Neben der Ebene der historischen Reportage existiert in Footnotes in Gaza noch die Ebene des aktuellen Zeitgeschehens. Immer wieder kehrt er zum Ausgangspunkt des Comics, seiner Recherchereise zurück, während der er täglich die Folgen der militärischen Besatzung sieht und spürt. Er schildert seine persönlichen Eindrücke vom Leben im Gazastreifen und erläutert die sozialen und politischen Fakten, mit denen die Gazaer täglich konfrontiert sind – angefangen von den innerpalästinensischen Rivalitäten bis hin zu den Zerstörungsaktionen des israelischen Militärs. Permanent kommentieren die Gegenwartsbeschreibungen die historischen Ereignisse und umgedreht.

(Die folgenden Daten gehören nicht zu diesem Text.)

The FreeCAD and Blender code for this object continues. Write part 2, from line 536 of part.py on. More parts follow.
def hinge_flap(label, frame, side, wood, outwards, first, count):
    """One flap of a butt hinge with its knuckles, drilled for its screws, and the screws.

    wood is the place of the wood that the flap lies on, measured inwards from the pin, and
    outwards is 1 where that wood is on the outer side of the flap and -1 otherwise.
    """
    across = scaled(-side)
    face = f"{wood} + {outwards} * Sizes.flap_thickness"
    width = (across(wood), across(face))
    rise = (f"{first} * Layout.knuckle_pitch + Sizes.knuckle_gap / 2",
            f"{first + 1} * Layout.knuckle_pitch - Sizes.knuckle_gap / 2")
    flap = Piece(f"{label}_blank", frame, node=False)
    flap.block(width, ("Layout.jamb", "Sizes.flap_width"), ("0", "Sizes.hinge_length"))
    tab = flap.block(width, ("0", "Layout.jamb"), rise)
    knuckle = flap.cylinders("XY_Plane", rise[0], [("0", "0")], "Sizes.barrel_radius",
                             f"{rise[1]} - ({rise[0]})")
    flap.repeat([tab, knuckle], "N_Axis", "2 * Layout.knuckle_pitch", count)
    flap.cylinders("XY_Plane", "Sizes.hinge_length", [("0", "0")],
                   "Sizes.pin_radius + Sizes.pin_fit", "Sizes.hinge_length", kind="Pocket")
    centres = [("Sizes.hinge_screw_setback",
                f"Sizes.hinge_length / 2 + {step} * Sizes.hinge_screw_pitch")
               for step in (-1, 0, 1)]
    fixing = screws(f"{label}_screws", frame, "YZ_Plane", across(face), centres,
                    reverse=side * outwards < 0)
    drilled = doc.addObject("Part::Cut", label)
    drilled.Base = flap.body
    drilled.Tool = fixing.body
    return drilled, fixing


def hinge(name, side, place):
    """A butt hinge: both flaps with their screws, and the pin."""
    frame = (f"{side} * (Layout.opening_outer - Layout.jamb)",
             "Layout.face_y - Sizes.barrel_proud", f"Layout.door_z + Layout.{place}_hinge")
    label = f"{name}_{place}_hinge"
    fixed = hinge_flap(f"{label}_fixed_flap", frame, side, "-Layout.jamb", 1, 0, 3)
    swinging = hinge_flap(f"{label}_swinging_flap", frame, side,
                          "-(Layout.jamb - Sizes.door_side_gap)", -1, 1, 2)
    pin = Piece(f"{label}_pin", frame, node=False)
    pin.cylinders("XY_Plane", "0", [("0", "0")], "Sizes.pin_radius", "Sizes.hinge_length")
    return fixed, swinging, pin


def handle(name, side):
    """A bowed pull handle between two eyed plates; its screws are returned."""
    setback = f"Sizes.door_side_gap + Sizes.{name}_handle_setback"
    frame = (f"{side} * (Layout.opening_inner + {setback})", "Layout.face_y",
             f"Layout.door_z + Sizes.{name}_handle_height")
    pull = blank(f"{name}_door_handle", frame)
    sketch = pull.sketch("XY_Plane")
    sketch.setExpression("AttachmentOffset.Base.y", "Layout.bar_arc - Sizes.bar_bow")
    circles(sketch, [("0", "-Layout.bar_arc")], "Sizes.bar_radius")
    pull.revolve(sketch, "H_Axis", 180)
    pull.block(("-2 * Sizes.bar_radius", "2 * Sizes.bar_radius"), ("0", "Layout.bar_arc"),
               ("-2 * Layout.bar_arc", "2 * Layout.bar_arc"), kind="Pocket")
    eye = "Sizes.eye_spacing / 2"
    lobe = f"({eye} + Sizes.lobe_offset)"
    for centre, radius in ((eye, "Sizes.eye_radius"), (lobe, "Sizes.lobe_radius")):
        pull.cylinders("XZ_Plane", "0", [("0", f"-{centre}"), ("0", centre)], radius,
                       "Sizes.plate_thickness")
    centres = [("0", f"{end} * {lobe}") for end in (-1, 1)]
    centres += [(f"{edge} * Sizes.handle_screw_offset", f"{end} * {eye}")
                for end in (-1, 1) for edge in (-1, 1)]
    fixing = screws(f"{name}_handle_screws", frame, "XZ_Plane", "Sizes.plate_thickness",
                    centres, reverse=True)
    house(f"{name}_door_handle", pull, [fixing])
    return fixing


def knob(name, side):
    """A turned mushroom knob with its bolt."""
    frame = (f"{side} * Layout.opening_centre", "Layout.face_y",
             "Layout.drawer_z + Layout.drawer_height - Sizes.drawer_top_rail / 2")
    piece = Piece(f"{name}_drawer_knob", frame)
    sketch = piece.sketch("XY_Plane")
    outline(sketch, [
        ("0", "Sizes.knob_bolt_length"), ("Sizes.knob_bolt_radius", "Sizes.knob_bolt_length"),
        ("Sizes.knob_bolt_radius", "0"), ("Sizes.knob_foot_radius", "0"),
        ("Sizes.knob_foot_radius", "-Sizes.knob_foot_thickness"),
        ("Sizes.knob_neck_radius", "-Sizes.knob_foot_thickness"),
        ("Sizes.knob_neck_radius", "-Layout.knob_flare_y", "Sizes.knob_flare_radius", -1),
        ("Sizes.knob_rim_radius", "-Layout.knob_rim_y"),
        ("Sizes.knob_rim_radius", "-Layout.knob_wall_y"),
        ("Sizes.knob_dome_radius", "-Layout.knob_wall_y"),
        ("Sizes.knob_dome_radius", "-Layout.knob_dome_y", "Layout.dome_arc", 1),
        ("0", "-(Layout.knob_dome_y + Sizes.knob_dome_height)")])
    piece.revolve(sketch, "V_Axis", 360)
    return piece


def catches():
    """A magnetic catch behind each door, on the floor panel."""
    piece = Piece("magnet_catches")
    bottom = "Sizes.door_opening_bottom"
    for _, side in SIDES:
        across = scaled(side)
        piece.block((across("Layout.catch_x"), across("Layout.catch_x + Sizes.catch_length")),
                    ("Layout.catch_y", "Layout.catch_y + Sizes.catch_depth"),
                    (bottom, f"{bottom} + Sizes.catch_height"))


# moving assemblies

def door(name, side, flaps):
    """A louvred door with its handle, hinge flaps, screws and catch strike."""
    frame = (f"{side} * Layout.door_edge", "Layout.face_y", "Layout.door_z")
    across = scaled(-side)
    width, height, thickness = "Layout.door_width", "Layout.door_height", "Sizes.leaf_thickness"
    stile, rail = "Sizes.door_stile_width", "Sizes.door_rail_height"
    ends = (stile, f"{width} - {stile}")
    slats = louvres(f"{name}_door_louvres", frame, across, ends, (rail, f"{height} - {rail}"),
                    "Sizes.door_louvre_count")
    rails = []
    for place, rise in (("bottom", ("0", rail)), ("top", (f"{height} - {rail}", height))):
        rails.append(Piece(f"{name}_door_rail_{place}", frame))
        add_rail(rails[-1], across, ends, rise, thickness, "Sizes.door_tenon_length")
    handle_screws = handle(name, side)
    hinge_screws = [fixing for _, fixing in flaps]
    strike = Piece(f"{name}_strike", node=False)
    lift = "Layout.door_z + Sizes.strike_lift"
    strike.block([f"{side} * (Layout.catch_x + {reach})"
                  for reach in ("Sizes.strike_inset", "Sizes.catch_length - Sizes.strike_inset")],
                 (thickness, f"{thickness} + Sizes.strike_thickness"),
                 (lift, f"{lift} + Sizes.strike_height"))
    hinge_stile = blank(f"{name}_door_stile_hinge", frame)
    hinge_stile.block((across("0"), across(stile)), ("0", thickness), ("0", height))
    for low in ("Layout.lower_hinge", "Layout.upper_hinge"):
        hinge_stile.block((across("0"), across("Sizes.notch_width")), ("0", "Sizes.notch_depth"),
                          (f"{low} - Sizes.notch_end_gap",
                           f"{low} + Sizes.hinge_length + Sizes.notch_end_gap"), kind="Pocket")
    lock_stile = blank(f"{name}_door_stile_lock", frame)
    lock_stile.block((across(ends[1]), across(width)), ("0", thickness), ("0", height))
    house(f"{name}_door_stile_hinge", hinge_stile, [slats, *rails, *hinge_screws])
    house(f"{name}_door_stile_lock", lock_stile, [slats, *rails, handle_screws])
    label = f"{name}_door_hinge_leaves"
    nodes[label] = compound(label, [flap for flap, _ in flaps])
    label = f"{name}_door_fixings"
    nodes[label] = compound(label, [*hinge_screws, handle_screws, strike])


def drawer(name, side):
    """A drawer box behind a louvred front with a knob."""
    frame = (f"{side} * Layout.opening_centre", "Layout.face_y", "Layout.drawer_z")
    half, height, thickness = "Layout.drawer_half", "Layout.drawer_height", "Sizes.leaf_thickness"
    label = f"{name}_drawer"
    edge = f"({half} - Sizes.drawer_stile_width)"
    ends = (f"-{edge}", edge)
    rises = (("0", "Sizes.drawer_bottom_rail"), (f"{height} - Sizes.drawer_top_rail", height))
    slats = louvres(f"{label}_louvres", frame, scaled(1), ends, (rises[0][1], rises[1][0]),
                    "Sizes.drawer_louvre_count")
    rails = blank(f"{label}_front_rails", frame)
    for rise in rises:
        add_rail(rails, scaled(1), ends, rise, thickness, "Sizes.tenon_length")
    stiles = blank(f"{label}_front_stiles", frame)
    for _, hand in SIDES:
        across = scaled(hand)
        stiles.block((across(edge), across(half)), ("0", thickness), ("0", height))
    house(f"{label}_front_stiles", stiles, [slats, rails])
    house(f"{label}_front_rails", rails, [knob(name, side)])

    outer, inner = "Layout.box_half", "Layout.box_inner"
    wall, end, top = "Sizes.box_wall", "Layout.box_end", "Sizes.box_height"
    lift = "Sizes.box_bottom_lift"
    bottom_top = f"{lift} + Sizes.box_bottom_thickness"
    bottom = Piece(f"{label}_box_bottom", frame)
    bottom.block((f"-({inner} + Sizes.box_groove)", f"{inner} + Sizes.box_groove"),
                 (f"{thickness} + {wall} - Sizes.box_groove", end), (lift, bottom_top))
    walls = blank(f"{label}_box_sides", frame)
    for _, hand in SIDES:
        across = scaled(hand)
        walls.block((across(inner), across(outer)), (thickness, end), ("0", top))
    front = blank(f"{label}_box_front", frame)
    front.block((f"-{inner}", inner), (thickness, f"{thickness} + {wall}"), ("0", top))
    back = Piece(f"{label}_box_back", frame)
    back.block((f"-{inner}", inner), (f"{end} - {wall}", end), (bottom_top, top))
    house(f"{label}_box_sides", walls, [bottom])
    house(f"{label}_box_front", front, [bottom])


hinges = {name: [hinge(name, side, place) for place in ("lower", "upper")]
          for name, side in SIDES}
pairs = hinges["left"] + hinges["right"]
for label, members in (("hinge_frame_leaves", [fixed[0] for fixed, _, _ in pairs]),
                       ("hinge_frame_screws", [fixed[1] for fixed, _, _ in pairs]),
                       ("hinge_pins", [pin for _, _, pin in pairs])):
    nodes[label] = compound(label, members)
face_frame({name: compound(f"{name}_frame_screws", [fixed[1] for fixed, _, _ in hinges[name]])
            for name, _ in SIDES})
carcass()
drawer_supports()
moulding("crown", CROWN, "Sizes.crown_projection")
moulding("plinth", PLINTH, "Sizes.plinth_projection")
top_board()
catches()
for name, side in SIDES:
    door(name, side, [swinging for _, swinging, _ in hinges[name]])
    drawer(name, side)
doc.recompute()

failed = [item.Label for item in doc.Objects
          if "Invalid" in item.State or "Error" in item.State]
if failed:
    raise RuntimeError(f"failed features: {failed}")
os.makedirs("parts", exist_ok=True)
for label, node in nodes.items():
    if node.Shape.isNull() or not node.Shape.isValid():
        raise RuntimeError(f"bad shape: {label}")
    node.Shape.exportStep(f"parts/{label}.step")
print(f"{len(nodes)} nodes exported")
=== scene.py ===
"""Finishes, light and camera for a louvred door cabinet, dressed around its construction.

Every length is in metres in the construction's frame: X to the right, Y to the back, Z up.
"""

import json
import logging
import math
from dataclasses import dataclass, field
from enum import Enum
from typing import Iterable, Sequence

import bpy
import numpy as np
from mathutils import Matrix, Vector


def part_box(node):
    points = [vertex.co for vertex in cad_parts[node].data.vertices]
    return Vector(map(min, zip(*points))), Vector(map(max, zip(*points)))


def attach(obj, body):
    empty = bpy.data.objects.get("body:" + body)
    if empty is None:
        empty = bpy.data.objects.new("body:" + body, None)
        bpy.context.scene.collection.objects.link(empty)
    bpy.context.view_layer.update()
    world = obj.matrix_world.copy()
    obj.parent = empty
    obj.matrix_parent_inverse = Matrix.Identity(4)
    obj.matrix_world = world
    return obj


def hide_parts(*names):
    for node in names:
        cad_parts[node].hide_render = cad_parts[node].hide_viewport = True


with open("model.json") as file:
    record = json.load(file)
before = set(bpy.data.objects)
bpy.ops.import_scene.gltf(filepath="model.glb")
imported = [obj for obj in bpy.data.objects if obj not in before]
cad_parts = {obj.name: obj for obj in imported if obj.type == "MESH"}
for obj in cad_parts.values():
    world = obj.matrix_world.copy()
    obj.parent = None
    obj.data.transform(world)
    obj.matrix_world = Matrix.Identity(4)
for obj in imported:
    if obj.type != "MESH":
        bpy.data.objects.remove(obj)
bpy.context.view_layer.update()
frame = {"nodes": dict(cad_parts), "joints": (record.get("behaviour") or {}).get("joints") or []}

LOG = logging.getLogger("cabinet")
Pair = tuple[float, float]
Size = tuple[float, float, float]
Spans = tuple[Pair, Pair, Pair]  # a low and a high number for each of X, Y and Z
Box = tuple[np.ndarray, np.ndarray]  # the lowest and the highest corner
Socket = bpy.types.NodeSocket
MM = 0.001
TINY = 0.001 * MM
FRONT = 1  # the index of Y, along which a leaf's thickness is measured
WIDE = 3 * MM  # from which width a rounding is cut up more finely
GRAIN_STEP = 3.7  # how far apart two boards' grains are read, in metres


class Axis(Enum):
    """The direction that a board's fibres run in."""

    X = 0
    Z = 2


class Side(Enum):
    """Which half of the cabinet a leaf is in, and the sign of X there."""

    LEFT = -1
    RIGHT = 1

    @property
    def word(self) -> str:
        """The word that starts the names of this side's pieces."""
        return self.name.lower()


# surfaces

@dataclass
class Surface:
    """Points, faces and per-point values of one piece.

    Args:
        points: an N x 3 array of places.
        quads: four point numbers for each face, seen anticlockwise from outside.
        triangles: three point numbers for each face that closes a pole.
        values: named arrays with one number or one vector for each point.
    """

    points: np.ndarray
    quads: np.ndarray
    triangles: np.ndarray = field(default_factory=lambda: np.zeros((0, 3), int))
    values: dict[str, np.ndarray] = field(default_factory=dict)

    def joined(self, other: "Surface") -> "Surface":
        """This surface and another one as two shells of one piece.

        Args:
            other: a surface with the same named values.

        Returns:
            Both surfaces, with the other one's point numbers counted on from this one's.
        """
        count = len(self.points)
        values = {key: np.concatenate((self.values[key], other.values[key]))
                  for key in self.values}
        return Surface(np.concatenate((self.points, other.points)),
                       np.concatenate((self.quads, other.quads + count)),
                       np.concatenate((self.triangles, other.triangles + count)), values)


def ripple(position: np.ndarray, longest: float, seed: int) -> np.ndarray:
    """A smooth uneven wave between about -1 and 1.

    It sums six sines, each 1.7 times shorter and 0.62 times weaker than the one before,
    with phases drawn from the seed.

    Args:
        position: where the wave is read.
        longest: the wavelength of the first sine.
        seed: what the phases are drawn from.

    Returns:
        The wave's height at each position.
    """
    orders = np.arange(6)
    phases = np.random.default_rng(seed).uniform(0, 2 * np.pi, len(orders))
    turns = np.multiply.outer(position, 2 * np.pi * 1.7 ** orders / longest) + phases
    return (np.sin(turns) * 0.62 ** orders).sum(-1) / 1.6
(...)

Spektakulär ist dabei Saccos Umgang mit der Zeit-Dimension, die im Comic meist über Panelgrößen transportiert wird. Sacco überführt dieses Prinzip in andere Strukturen. Die Sprünge zwischen Gegenwart und Vergangenheit bewältigt er, indem er direkt neben die Erinnerungsbilder seiner Gesprächspartner Aufnahmen der Gegenwart stellt. Wo in der Rückschau noch Leichen liegen, ist im Hier und Jetzt ein Parkplatz. Die Schauplätze des Grauens von Gestern wirken heute harmlos und unverdächtig. Im Nebeneinander dieser Bilder bekommt die Erinnerung ihre grafische Realisierung. Sacco zeigt auf diese Art, wie gegenwärtig Geschichte in Palästina ist.
Die Chronologie der Ereignisse in der erzählten Gegenwart wird durch die Rückkehr zu einzelnen Personen vermittelt. Das sie seit dem letzten Wiedersehen ereilte Schicksal spiegelt den Alltag in Gaza. Regelmäßig erlebte Sacco, wie Menschen, die ihn noch wenige Tage zuvor unversehrt in ihr Wohnzimmer eingeladen haben, plötzlich verletzt und ohne Dach über dem Kopf dastanden.
Joe Sacco lässt in seinem Gaza-Band keine Ebene der politischen und gesellschaftshistorischen Aspekte aus, auch wenn er manches, wie etwa die Dimension des Internationalen Kriegsrechts oder das Geschlechterverhältnis im Nahen Osten eher implizit als explizit behandelt. Was er allerdings mit wenigen Ausnahmen auslässt, ist die israelische Perspektive. Nur wenige Panels sind israelischen Aussagen gewidmet, im Anhang findet man noch einige weitere Informationen.
In Palästina fragt eine Israelin den Autoren, ob er sich nicht auch mit der israelischen Sichtweise auf den Konflikt befassen wolle. »Ich habe mein ganzes Leben kaum etwas anderes als die israelische Sichtweise auf den Konflikt gehört«, lautet darin seine Antwort. In seinen Comics gibt der Comicreporter den Überhörten und Ungehörten, die inzwischen verstummt sind, ihre Stimme zurück. Das macht seine Comics lesenswert.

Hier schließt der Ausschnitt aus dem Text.